Гюго исходит из идеи о гениях человечества, напоминающей шатобриановскую идею гениев-матерей. Каждый из этих гениев человечества абсолютно оригинален и воплощает определенную сторону бытия. Всякий гений имеет свое изобретение или открытие («Tout génie a son invention on sa découverte»). Таких гениев Гюго насчитывает четырнадцать. Состав их довольно своеобразен: Гомер, Иов, Эсхил, пророк Исайя, пророк Иезекииль, Лукреций, Ювенал, Тацит, апостол Павел, апостол Иоанн, Данте, Рабле, Сервантес, Шекспир. Рабле в ряду этих гениев (хронологическом) поставлен после Данте и перед Сервантесом и Шекспиром. Гюго дает характеристику каждого из этих гениев, в том числе и характеристику Рабле.

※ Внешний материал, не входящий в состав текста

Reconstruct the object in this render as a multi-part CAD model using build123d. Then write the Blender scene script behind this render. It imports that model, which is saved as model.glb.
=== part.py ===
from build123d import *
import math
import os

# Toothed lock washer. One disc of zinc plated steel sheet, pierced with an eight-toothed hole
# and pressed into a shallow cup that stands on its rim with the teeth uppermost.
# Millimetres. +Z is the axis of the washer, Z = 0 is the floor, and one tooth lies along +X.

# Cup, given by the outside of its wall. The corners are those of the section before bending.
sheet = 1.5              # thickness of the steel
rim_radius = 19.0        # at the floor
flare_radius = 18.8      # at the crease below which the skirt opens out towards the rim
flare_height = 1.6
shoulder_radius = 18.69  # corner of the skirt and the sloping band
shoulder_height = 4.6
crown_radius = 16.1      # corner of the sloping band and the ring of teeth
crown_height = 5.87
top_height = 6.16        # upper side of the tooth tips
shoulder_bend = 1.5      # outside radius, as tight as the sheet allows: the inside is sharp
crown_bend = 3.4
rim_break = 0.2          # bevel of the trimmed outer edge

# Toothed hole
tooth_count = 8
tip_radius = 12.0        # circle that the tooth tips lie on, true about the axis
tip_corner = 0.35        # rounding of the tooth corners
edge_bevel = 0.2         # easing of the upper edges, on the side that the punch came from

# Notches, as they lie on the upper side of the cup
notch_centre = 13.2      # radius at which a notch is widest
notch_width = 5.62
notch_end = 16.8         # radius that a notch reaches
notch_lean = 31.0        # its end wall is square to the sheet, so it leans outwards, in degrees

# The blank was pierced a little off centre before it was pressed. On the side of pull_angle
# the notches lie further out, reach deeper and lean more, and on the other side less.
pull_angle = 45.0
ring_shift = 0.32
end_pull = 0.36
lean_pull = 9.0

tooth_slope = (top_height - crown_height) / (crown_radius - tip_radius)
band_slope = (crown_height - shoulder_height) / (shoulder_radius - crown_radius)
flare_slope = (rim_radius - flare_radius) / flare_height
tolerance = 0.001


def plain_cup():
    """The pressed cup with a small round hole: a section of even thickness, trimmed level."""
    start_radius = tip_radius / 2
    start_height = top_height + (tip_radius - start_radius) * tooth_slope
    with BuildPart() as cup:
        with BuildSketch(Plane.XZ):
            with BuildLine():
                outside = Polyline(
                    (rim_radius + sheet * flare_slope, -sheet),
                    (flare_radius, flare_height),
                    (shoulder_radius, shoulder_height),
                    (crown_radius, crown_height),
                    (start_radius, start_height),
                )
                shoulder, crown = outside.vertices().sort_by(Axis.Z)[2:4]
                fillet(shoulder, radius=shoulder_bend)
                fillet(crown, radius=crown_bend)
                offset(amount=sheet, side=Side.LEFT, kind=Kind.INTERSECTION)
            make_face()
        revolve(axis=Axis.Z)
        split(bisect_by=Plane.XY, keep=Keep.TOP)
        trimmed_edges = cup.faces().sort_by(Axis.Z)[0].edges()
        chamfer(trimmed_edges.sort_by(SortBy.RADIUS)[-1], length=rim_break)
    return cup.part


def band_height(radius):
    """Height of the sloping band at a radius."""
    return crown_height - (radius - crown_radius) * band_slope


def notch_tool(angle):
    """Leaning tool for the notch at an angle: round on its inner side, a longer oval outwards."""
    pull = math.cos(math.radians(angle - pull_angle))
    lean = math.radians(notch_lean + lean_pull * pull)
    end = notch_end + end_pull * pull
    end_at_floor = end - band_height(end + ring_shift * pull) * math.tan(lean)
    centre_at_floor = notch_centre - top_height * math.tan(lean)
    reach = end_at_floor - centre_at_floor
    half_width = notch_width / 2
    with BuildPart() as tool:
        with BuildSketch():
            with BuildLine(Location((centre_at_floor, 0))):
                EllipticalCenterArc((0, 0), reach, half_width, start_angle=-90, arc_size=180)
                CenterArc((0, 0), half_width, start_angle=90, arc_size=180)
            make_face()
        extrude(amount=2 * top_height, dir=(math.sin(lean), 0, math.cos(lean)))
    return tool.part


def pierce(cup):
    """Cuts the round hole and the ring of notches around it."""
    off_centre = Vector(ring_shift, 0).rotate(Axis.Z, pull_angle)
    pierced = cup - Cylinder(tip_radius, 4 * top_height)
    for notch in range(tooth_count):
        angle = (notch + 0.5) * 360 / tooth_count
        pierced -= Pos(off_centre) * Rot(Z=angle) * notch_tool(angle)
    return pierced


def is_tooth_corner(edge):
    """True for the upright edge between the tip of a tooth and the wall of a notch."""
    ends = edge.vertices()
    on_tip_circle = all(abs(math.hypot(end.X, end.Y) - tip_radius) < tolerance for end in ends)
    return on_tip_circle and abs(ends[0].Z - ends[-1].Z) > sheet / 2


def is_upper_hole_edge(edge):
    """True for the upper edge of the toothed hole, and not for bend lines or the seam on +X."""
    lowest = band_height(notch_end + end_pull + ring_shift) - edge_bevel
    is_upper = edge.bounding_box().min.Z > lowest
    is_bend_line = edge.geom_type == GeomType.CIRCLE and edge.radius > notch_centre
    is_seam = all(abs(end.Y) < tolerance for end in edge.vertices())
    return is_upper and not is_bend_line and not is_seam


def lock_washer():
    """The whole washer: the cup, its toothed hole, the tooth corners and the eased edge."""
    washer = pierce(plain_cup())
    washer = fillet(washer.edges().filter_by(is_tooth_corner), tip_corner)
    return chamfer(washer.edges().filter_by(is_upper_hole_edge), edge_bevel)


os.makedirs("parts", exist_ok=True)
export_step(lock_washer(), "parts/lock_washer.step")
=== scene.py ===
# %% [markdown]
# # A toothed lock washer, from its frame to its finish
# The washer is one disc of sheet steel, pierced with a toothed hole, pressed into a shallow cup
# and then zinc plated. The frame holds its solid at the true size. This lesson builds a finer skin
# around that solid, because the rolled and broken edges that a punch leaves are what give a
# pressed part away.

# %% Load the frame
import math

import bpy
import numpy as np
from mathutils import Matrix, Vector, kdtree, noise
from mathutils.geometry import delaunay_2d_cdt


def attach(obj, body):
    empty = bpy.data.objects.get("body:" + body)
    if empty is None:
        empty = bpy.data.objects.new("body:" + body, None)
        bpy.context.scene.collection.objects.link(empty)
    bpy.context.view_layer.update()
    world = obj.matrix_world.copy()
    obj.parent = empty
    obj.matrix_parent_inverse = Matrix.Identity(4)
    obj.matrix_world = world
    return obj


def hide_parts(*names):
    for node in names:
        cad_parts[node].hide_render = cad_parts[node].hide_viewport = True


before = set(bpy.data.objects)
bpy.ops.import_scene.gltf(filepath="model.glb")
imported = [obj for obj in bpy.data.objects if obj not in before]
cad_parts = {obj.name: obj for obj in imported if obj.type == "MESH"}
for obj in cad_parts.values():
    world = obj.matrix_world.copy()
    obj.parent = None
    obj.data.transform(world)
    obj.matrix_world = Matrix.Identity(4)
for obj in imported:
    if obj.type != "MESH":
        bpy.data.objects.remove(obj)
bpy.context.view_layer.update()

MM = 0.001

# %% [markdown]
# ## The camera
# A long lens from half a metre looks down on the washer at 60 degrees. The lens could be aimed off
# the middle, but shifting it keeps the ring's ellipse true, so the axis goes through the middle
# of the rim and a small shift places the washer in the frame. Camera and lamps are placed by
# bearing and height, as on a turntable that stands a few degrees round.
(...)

Свою характеристику Гюго строит не как историко-литературное определение, а как ряд свободных романтических вариаций на тему абсолютного материально-телесного низа и телесной топографии. Центром раблезианской топографии, по Гюго, является чрево. Это и есть художественное открытие, совершенное Рабле. Основные функции чрева – отцовство и материнство. В связи с этим умерщвляющим и рождающим низом Гюго дает гротескный образ змея в человеке – «это – его утроба». Гюго, в общем, правильно понял значение материально-телесного низа, как организующего начала всей системы раблезианских образов. Но в то же время он воспринимает это начало в отвлеченно-моральном плане: утроба человека, говорит он, «искушает, предает и карает». На такой морально-философский язык переведена умерщвляющая сила топографического низа.

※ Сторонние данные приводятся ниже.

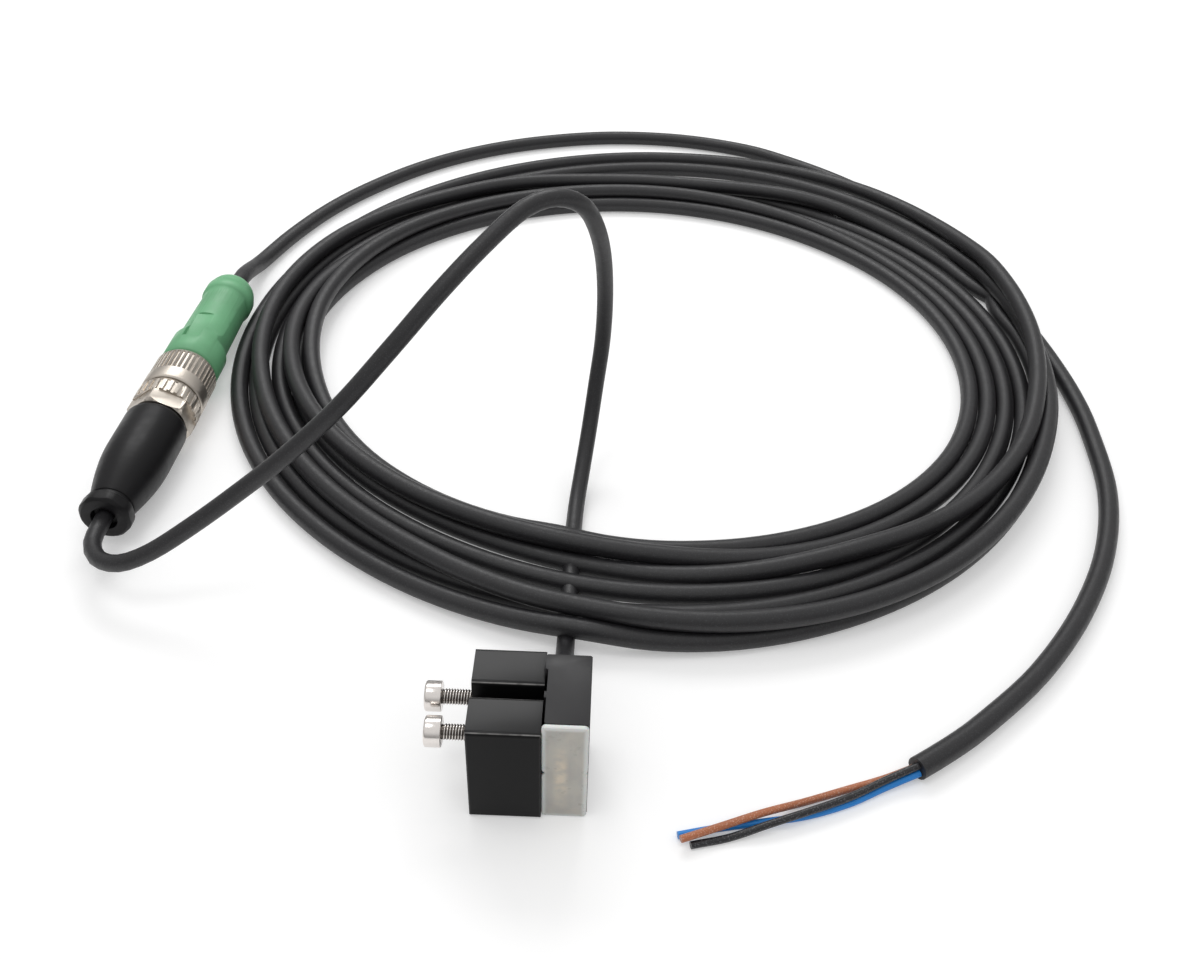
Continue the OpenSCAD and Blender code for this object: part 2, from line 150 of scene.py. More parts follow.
def spread(tree, value, low, high, start=0.0, end=1.0, kind="LINEAR"):
    """Carries value from low..high over to start..end."""
    over = add(tree, "ShaderNodeMapRange", Value=value, From_Min=low, From_Max=high,
               To_Min=start, To_Max=end)
    over.interpolation_type = kind
    return over.outputs["Result"]


def pattern(tree, scale, detail=3.0, stretch=(1, 1, 1)):
    """A noise with scale features a metre, drawn out where stretch is small."""
    place = add(tree, "ShaderNodeTexCoord")
    mapping = add(tree, "ShaderNodeMapping", Vector=place.outputs["Object"], Scale=stretch)
    noise = add(tree, "ShaderNodeTexNoise", Vector=mapping.outputs["Vector"], Scale=scale,
                Detail=detail)
    return noise.outputs["Fac"]


def object_place(tree):
    """The object's own x, y and z, in metres."""
    place = add(tree, "ShaderNodeTexCoord")
    return add(tree, "ShaderNodeSeparateXYZ", Vector=place.outputs["Object"]).outputs


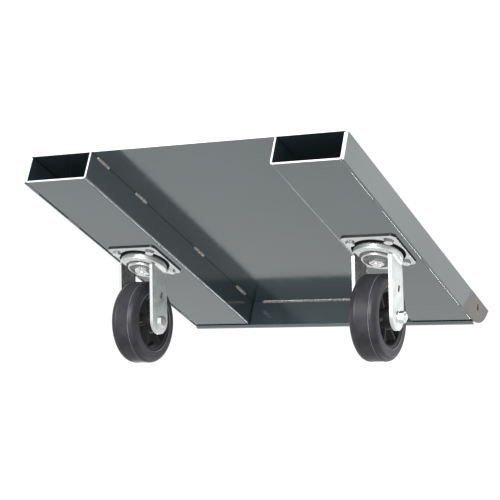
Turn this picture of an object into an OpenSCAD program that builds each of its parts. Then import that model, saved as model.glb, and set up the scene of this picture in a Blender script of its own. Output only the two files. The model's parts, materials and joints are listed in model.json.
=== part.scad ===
// Drum dolly: a sheet-steel deck on two fork channels, with two swivel casters.
// The origin is on the floor under the middle of the deck. +Z is up, and the fork
// channels open towards -Y.

/* [Deck] */
// Width of the deck across its two side skirts
deck_w = 609.6; // [520:0.1:760]
// Length of the deck from the fork entry to the far end
deck_l = 711.2; // [640:0.1:900]
// Thickness of the sheet steel
sheet = 3.2; // [2.5:0.1:3.4]
// Outer radius of a sheet bend
bend_r = 5; // [4:0.1:6]
// Radius of the rounded lower corner at the far end of each skirt
skirt_corner_r = 82; // [60:1:110]
// Radius of the tow rod hole in each skirt
tow_hole_r = 6.5; // [5:0.1:8]
// Distance of the tow rod hole from the fork entry
tow_hole_y = 650; // [648:1:665]
// Depth of the tow rod hole below the deck top
tow_hole_drop = 22; // [18:1:26]

/* [Fork channels] */
// Width of a fork channel across its two flanges
channel_w = 125.8; // [115:0.1:150]
// Height of a fork channel
channel_h = 50.8; // [48:0.1:60]
// Length of a fork channel
channel_l = 635; // [600:0.1:638]
// Depth of the return flange along the bottom of the end plate
end_flange = 9; // [8:1:24]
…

Далее вариации Гюго на тему «чрева» развиваются в плане морально-философской патетики. Он доказывает (на примерах), что «чрево» может быть трагичным, что оно может быть героичным, но в то же время оно является, по Гюго, и началом разложения и вырождения человека: чрево съедает человека («le ventre mange l’homme»). Алкивиад превращается в Тримальхиона; оргия вырождается в обжорство; вместо Диогена остается одна бочка. На такие морально-философские образы и антитезы распадается в вариациях Гюго амбивалентный материально-телесный низ гротескного реализма.